Nights meant for star charts
Light pollution is negligible. On moonless nights the Milky Way appears so bright that first-time viewers regularly mistake it for cloud. Amateur astronomers set up on the football pitch above the cemetery; if you haven’t packed a telescope, lie on the stone bench and wait—within twenty minutes you’ll clock at least two shooting stars. Temperatures drop fast after midnight even in July, so bring a fleece.
Practical weave-in
Spring and autumn deliver the kindest conditions for walking: daytime 18–22 °C, cool enough to keep water in your pack rather than frozen. Winter can carpet the upper tracks in snow; roads are gritted quickly, but hire cars without winter tyres have been known to slide on the shaded hairpin above Fuente Grande. Summer hikers should start before 08:00 and carry two litres of water—the badlands offer zero shade and the ramblas look deceptively flat on a phone screen.

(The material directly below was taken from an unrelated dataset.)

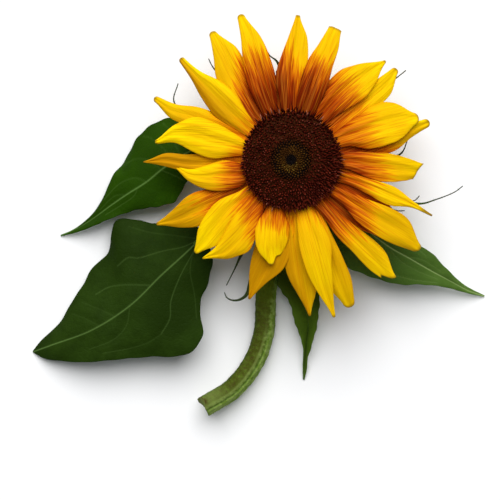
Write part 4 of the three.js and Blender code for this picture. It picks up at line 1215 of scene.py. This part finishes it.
def camera():
    data = bpy.data.cameras.new("camera")
    data.sensor_width = SENSOR
    data.lens = SENSOR * (CAMERA_HEIGHT - FOCUS_HEIGHT) / (PHOTO_PIXELS * PIXEL_SIZE)
    data.clip_start = 0.05
    data.clip_end = 10
    eye = new_object("camera", data)
    centre = PHOTO_PIXELS / 2
    offset = np.array([centre - PHOTO_HEAD[0], PHOTO_HEAD[1] - centre, 0]) * PIXEL_SIZE
    eye.location = (offset + [0, 0, CAMERA_HEIGHT]) * MM + HEAD_AXIS
    bpy.context.scene.camera = eye


def lights():
    data = bpy.data.lights.new("window", "SUN")
    data.energy = SUN_STRENGTH
    data.angle = math.radians(SUN_SPREAD)
    lamp = new_object("window", data)
    lamp.rotation_euler = (math.radians(SUN_ELEVATION - 90), 0, 0)
    world = bpy.data.worlds.new("studio")
    world.use_nodes = True
    ground = next(n for n in world.node_tree.nodes if n.type == "BACKGROUND")
    ground.inputs["Color"].default_value = SKY_COLOUR
    ground.inputs["Strength"].default_value = SKY_STRENGTH
    bpy.context.scene.world = world
    bpy.context.scene.view_settings.view_transform = "Standard"


def floor():
    mesh = bpy.data.meshes.new("floor")
    side = FLOOR_HALF
    corners = [(-side, -side, 0), (side, -side, 0), (side, side, 0), (-side, side, 0)]
    mesh.from_pydata(corners, [], [(0, 1, 2, 3)])
    skin = Skin("floor_paint", 0.9, 0.0)
    paint = skin.blend(skin.noise(30.0), FLOOR_WHITE, FLOOR_GREY)
    skin.feed(skin.shader.inputs["Base Color"], paint)
    mesh.materials.append(skin.material)
    thing = new_object("floor", mesh)
    thing.location.z = -FLOOR_DROP
    thing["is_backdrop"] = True


def dress(piece, node, slot):
    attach(piece, "root")
    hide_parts(node)


def main():
    camera()
    lights()
    floor()
    dress(ray_florets(petal_skin()), "ray_florets", "petal")
    dress(disc_florets(disc_skin()), "disc_florets", "disc")
    dress(centre_buds(centre_skin()), "centre_buds", "bud")
    dress(receptacle(bract_skin()), "receptacle", "bract_green")
    dress(stem(stem_skin()), "stem", "stem_skin")
    skins = {name: leaf_skin(name, *values) for name, values in LEAF_COLOURS.items()}
    for name, leaf in LEAVES.items():
        dress(leaf_piece(name, leaf, skins[leaf["skin"]]), name, leaf["slot"])
    sizes = {"cad": CAD_BOX, "visual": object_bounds()}
    plain = {name: [[float(v) for v in corner] for corner in box] for name, box in sizes.items()}


main()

From the UK, fly to Granada (via Madrid or Barcelona) or Málaga. The drive from Málaga Airport is 165 km, mostly motorway; allow two hours after you clear the desk. Car hire is essential—public transport reaches Guadix on the train from Granada, but buses to Gor were axed in 2021.
The honest verdict
Gor will not keep thrill-seekers busy for a week. There are no souvenir shops, no paddle-board rentals, no sunset yoga on a roof terrace. What it offers instead is a yardstick for how slow Spanish time can run when the nearest traffic light is 30 km away. If you are happy measuring a day by the angle of light on ochre clay, by the moment the church swallows swallow their last insect, and by whether the bread at Mora has run out before you arrive, then Gor delivers. If you need flat whites, cashpoints and evening entertainment, stay in Granada and visit as a day trip—just be gone before the stars come out; you’ll miss the best part.